SET EXERCISE: Lift out, unaltered, the lines of the material below between the line holding "bmesh.ops.recalc_face_normals(form, faces=form.faces)" and the line holding "cad_parts[node].hide_render = cad_parts[node].hide_viewport", counting both.

[Object modeling scripts]
>> start
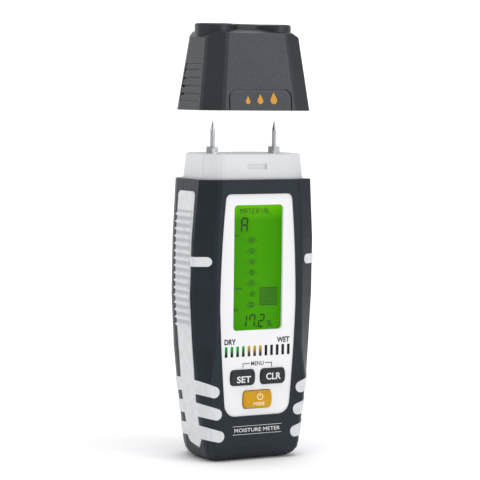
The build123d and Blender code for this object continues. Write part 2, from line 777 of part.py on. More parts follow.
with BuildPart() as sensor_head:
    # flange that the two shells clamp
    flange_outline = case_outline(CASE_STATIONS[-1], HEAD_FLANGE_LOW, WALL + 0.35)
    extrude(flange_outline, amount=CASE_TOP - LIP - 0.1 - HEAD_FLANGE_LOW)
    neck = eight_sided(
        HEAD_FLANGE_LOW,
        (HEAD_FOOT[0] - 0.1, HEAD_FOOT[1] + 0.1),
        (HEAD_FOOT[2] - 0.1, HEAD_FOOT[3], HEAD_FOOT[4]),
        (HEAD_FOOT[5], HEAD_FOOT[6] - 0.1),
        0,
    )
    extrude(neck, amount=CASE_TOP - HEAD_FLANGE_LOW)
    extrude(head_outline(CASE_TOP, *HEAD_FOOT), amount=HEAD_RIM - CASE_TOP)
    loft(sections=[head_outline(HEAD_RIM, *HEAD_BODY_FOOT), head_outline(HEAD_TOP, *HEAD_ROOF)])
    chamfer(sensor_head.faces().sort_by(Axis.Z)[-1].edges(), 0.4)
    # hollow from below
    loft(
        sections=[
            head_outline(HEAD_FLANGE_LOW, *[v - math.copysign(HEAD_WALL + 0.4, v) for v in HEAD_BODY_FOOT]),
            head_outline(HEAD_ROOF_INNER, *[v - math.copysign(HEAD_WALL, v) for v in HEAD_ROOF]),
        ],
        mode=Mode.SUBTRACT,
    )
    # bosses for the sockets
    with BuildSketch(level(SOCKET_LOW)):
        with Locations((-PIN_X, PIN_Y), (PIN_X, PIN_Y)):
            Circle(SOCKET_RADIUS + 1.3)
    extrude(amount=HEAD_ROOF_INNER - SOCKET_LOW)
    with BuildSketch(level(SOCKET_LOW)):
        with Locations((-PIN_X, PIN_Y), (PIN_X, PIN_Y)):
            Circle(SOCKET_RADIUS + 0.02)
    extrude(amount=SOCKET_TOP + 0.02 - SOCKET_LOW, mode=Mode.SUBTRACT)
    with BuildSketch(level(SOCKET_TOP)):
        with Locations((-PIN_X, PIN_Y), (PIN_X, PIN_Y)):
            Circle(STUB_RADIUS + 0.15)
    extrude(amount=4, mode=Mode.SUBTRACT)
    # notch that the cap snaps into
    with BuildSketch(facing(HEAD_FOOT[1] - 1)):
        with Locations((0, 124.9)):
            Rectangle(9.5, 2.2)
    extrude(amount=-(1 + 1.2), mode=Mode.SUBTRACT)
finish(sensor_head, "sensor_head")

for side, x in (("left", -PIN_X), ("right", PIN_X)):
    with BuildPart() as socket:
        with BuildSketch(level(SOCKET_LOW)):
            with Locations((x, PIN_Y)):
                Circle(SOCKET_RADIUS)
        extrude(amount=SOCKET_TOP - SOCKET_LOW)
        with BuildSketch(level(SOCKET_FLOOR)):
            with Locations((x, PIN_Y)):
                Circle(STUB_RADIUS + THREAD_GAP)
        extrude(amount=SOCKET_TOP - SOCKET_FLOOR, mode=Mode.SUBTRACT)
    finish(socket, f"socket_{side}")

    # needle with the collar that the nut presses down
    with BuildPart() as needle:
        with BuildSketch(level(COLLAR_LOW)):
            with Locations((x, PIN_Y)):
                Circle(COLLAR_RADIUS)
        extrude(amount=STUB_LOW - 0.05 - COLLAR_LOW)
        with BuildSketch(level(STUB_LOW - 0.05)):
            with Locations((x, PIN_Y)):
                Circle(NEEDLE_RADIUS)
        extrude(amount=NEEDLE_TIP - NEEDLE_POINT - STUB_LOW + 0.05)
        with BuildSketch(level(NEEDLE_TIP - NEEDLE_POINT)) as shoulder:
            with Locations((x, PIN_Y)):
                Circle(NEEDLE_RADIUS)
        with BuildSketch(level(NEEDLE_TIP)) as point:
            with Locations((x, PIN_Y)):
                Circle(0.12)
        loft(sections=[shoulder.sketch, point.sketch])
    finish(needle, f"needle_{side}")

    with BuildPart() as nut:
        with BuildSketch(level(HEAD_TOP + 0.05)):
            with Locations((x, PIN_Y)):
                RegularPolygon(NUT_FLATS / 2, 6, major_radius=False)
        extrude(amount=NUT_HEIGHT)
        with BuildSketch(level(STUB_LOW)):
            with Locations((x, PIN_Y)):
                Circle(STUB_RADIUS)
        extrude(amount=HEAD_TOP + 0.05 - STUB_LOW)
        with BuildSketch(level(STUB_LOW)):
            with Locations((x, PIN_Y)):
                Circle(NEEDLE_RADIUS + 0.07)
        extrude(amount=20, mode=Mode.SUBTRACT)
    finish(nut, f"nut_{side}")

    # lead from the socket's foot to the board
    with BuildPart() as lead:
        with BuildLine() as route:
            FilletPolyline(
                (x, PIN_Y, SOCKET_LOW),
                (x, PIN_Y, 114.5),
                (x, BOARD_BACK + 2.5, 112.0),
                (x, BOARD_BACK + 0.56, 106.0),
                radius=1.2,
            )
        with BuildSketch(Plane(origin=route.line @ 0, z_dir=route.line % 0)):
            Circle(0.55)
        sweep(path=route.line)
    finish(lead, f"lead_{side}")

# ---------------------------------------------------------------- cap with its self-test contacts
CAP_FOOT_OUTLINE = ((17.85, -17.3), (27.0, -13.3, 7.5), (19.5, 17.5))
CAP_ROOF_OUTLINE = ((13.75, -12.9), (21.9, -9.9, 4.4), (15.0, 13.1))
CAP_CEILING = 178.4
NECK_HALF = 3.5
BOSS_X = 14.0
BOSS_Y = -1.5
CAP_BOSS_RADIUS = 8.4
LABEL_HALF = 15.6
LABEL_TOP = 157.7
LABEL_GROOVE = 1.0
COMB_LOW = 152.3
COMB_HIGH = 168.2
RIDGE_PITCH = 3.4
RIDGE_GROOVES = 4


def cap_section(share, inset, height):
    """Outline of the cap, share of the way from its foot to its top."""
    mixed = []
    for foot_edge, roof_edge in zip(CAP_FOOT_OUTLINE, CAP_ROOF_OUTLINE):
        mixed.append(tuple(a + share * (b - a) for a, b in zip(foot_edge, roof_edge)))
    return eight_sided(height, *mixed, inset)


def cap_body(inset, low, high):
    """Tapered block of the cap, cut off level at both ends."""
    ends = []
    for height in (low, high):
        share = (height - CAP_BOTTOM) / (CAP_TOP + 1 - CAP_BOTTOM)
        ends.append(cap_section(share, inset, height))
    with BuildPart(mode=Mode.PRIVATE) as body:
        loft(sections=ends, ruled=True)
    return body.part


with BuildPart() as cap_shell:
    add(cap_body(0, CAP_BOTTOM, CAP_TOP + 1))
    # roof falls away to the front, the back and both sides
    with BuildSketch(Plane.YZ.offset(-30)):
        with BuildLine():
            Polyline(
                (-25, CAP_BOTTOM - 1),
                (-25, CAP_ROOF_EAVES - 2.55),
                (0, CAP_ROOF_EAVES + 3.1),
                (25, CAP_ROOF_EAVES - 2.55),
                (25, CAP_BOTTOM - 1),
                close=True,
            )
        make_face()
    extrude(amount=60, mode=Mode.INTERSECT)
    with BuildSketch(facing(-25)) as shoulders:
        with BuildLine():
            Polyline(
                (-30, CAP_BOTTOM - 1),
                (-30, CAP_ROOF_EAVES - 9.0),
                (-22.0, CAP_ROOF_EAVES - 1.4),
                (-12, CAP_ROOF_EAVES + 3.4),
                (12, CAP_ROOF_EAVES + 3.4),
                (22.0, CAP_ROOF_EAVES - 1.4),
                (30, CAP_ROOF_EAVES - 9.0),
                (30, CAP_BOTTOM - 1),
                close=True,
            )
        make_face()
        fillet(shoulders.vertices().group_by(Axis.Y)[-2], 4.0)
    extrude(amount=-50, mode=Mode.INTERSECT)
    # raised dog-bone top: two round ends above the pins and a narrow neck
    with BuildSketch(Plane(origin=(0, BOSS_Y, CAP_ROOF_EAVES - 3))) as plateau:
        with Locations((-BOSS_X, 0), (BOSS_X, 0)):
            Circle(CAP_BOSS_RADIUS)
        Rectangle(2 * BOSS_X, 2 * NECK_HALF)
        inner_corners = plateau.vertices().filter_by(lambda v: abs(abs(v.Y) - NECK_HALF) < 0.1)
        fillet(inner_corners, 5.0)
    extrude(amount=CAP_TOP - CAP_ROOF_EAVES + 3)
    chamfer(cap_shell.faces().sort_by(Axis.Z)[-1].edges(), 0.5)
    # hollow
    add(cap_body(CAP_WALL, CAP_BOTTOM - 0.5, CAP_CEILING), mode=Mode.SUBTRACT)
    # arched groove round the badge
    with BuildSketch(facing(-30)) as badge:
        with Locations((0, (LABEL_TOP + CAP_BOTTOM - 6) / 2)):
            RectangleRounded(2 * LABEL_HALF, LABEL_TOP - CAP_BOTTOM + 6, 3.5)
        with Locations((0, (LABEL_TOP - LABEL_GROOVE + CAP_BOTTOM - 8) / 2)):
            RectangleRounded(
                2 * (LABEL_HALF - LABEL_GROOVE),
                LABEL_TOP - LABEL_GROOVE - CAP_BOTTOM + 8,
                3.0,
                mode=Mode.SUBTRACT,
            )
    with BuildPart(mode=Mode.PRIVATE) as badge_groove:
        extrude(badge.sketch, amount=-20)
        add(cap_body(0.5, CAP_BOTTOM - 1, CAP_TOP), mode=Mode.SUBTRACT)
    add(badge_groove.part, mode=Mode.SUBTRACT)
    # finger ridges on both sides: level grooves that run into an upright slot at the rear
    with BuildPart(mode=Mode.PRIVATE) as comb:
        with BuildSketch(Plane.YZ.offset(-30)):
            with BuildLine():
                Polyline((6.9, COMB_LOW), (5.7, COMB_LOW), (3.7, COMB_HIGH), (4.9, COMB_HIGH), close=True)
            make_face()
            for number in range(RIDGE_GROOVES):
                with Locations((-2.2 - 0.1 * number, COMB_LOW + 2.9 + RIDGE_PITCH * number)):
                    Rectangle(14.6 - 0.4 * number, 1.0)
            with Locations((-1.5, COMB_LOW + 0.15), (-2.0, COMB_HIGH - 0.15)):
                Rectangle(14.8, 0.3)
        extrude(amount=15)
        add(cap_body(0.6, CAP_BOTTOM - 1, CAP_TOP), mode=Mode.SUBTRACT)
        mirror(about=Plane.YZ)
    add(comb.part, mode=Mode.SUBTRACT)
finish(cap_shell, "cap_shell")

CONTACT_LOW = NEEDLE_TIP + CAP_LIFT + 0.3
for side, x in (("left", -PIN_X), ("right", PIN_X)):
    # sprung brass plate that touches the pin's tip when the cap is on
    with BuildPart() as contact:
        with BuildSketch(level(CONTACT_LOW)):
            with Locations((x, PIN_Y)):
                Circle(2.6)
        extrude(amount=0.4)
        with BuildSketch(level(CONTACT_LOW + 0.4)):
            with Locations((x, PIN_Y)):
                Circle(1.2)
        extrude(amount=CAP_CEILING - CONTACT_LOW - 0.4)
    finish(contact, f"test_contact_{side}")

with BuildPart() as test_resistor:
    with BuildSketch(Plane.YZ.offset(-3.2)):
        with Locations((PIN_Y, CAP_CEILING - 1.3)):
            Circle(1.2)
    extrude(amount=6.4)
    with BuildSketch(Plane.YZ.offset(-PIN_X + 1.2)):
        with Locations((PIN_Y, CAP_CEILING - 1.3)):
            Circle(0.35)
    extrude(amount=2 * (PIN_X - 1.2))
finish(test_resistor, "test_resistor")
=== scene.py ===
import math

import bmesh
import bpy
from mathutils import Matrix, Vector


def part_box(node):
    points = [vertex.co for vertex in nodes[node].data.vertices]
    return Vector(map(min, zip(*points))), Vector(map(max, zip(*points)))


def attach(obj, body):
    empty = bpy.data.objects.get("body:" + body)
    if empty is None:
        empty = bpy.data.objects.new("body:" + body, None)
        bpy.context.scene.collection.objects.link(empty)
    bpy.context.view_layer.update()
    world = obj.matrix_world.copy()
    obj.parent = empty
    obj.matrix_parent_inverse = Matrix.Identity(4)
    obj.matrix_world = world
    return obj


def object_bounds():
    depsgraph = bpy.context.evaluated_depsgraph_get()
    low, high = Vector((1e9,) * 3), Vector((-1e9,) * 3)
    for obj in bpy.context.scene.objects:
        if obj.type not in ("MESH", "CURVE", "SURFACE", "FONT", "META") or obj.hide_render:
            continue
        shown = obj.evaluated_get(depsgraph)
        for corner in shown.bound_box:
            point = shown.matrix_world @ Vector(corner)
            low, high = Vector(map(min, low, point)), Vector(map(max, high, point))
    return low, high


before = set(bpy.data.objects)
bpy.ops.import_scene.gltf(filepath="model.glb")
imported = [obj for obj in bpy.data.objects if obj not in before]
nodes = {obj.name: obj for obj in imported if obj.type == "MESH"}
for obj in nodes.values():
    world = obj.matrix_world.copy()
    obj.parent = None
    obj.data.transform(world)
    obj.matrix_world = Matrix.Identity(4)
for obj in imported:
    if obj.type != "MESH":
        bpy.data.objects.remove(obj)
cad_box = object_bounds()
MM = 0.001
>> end
>> start
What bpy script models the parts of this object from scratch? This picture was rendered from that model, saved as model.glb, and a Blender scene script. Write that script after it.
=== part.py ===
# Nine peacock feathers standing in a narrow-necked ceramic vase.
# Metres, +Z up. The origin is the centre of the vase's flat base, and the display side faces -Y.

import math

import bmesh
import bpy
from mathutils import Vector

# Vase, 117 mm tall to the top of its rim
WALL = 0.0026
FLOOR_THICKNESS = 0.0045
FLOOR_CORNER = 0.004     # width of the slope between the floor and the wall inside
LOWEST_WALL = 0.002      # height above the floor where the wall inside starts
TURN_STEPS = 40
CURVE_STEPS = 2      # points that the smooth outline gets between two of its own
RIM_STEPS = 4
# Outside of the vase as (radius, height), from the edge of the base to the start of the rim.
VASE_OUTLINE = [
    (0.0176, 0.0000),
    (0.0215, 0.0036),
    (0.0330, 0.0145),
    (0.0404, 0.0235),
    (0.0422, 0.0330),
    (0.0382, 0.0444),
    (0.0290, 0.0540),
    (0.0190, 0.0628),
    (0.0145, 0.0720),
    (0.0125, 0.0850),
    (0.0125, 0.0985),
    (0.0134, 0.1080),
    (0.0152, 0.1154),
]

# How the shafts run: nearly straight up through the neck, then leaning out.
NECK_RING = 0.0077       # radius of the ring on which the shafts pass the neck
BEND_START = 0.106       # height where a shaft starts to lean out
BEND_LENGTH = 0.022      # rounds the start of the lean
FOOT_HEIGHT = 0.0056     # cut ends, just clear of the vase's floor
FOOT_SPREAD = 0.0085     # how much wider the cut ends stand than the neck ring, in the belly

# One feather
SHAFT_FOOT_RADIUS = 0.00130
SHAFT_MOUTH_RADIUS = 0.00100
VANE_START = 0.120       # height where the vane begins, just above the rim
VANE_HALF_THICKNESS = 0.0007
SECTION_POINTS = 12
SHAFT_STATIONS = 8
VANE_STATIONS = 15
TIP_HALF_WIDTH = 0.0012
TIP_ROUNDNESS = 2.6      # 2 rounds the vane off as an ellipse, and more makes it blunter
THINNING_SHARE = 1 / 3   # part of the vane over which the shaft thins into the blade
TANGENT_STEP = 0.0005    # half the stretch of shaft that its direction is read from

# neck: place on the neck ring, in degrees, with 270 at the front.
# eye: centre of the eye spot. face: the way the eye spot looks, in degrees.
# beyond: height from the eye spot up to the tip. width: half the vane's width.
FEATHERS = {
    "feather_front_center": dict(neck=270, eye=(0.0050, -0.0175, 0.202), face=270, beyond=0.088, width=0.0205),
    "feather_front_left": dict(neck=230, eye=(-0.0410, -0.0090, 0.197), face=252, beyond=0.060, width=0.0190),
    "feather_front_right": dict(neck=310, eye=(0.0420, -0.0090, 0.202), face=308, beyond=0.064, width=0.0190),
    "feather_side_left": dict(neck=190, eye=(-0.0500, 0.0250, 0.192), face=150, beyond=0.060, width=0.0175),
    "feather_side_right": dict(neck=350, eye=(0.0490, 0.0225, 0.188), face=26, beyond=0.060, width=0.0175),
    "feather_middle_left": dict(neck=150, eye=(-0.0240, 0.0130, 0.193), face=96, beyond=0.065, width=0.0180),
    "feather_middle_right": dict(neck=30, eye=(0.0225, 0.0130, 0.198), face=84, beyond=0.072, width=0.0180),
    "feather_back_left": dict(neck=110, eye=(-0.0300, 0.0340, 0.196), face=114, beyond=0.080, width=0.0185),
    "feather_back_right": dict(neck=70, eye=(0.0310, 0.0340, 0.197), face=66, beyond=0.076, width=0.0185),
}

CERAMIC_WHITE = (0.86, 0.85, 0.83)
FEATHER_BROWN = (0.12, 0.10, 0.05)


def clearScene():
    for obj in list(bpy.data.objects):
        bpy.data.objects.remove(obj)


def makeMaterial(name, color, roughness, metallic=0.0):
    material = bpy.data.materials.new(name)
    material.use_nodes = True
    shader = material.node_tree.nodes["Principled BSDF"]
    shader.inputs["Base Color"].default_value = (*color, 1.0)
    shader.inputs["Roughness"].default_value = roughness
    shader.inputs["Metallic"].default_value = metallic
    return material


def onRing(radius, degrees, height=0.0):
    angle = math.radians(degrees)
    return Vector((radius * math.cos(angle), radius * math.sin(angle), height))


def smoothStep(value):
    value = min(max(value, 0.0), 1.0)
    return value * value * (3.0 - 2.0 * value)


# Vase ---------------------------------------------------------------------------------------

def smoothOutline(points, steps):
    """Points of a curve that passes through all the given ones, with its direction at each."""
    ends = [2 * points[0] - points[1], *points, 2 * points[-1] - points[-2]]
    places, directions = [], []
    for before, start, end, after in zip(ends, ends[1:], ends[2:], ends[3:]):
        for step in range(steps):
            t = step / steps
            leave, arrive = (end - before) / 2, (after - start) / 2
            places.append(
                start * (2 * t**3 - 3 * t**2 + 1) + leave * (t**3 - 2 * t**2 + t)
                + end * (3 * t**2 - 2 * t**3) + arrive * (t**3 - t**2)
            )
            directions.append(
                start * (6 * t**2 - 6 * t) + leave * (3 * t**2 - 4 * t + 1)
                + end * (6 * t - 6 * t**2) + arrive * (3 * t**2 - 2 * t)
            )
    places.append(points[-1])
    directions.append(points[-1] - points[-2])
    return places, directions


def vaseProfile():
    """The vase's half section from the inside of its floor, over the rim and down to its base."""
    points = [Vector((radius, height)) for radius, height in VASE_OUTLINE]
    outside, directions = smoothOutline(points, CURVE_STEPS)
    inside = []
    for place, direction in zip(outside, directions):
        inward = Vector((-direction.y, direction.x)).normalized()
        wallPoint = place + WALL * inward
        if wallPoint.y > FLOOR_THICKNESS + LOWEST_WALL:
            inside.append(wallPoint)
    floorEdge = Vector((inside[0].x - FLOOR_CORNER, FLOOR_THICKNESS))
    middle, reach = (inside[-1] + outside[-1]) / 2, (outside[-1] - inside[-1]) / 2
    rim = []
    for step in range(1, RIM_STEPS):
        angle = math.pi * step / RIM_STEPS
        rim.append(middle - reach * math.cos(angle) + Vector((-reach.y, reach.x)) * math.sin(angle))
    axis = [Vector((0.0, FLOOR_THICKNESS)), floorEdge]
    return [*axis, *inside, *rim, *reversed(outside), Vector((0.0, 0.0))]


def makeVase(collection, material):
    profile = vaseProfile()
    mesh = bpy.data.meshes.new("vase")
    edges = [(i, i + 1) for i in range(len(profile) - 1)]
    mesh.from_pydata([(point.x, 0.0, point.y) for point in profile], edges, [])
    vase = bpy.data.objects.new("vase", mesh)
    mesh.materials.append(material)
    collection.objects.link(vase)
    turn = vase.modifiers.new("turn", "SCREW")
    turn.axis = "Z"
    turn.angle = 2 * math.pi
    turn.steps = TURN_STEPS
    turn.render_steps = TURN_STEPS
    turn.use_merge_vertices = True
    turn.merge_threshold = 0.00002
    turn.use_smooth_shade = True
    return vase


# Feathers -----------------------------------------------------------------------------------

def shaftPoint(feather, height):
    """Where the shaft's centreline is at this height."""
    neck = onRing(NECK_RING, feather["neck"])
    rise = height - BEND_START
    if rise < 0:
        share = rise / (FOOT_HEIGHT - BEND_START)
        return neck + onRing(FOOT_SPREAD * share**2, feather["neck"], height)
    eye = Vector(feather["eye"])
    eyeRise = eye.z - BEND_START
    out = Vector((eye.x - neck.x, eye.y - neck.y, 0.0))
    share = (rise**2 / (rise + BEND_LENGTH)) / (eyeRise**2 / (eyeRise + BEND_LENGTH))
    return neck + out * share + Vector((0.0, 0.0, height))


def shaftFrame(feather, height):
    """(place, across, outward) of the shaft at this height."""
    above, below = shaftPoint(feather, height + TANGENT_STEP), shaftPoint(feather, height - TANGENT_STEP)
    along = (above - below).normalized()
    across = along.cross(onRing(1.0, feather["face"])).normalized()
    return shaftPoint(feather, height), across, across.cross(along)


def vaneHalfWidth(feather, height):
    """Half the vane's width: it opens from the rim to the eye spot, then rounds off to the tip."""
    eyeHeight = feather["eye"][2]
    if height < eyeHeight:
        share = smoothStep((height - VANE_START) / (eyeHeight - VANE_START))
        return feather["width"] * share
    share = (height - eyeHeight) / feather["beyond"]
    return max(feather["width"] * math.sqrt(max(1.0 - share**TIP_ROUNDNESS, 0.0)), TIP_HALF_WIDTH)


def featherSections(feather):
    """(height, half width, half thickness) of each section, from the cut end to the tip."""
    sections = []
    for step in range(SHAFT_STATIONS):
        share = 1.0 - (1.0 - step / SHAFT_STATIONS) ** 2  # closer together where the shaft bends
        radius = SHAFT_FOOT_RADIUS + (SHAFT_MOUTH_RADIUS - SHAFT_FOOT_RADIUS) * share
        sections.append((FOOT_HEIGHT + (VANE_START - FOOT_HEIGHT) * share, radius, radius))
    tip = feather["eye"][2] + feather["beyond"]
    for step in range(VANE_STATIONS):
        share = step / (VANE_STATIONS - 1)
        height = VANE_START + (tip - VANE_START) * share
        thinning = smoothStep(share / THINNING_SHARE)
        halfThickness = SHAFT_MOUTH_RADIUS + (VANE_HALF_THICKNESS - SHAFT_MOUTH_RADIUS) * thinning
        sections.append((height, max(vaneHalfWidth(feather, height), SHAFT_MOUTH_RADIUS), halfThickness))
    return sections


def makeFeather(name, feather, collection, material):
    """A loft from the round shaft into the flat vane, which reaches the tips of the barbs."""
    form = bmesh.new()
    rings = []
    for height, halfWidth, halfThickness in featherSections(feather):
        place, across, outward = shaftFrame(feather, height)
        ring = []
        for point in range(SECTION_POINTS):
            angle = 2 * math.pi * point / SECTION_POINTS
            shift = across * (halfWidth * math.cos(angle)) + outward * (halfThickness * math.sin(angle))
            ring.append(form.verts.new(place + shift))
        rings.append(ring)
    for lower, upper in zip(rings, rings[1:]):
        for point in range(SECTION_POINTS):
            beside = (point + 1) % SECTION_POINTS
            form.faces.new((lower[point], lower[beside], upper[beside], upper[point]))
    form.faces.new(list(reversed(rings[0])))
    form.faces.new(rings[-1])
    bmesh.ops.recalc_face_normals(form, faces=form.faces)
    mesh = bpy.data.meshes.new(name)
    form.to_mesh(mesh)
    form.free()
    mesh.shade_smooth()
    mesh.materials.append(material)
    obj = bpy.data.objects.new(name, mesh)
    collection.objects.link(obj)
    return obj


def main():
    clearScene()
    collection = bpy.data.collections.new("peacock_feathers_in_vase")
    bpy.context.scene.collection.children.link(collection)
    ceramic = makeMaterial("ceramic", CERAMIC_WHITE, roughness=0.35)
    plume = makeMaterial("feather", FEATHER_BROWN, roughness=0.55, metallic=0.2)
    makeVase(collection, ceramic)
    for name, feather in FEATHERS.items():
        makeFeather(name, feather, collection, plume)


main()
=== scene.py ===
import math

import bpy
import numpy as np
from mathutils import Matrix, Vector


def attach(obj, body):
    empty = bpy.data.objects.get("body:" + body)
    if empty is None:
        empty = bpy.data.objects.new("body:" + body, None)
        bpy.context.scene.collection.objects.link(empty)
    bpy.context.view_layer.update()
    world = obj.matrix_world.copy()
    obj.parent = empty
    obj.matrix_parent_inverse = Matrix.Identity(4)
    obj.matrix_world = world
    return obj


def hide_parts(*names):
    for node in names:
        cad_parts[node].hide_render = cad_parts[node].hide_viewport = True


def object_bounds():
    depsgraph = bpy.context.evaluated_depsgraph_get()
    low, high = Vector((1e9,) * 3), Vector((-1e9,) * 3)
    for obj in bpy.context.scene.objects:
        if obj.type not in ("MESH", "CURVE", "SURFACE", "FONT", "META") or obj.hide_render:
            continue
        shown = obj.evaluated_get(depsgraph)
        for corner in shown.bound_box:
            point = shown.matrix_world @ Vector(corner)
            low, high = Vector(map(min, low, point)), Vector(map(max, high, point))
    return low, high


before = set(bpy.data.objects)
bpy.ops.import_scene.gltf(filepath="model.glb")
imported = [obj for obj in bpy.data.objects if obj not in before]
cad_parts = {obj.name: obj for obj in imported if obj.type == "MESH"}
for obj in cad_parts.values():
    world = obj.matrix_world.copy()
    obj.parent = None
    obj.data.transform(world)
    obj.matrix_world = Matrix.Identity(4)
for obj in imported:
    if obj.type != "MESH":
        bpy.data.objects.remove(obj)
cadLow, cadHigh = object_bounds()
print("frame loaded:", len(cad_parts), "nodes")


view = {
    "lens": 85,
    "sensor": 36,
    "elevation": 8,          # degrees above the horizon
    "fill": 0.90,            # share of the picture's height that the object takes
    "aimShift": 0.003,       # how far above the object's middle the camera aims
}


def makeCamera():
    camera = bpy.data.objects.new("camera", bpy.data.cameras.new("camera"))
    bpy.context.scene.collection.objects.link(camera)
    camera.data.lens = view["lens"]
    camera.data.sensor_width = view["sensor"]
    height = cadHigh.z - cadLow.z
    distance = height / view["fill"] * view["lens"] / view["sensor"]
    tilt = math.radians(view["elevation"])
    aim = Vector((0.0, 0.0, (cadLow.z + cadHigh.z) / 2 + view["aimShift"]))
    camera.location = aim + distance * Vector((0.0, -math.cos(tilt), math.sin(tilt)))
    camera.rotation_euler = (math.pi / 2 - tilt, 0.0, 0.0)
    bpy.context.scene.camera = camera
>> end
EXERCISE SOLUTION:
    bmesh.ops.recalc_face_normals(form, faces=form.faces)
    mesh = bpy.data.meshes.new(name)
    form.to_mesh(mesh)
    form.free()
    mesh.shade_smooth()
    mesh.materials.append(material)
    obj = bpy.data.objects.new(name, mesh)
    collection.objects.link(obj)
    return obj


def main():
    clearScene()
    collection = bpy.data.collections.new("peacock_feathers_in_vase")
    bpy.context.scene.collection.children.link(collection)
    ceramic = makeMaterial("ceramic", CERAMIC_WHITE, roughness=0.35)
    plume = makeMaterial("feather", FEATHER_BROWN, roughness=0.55, metallic=0.2)
    makeVase(collection, ceramic)
    for name, feather in FEATHERS.items():
        makeFeather(name, feather, collection, plume)


main()
=== scene.py ===
import math

import bpy
import numpy as np
from mathutils import Matrix, Vector


def attach(obj, body):
    empty = bpy.data.objects.get("body:" + body)
    if empty is None:
        empty = bpy.data.objects.new("body:" + body, None)
        bpy.context.scene.collection.objects.link(empty)
    bpy.context.view_layer.update()
    world = obj.matrix_world.copy()
    obj.parent = empty
    obj.matrix_parent_inverse = Matrix.Identity(4)
    obj.matrix_world = world
    return obj


def hide_parts(*names):
    for node in names:
        cad_parts[node].hide_render = cad_parts[node].hide_viewport = True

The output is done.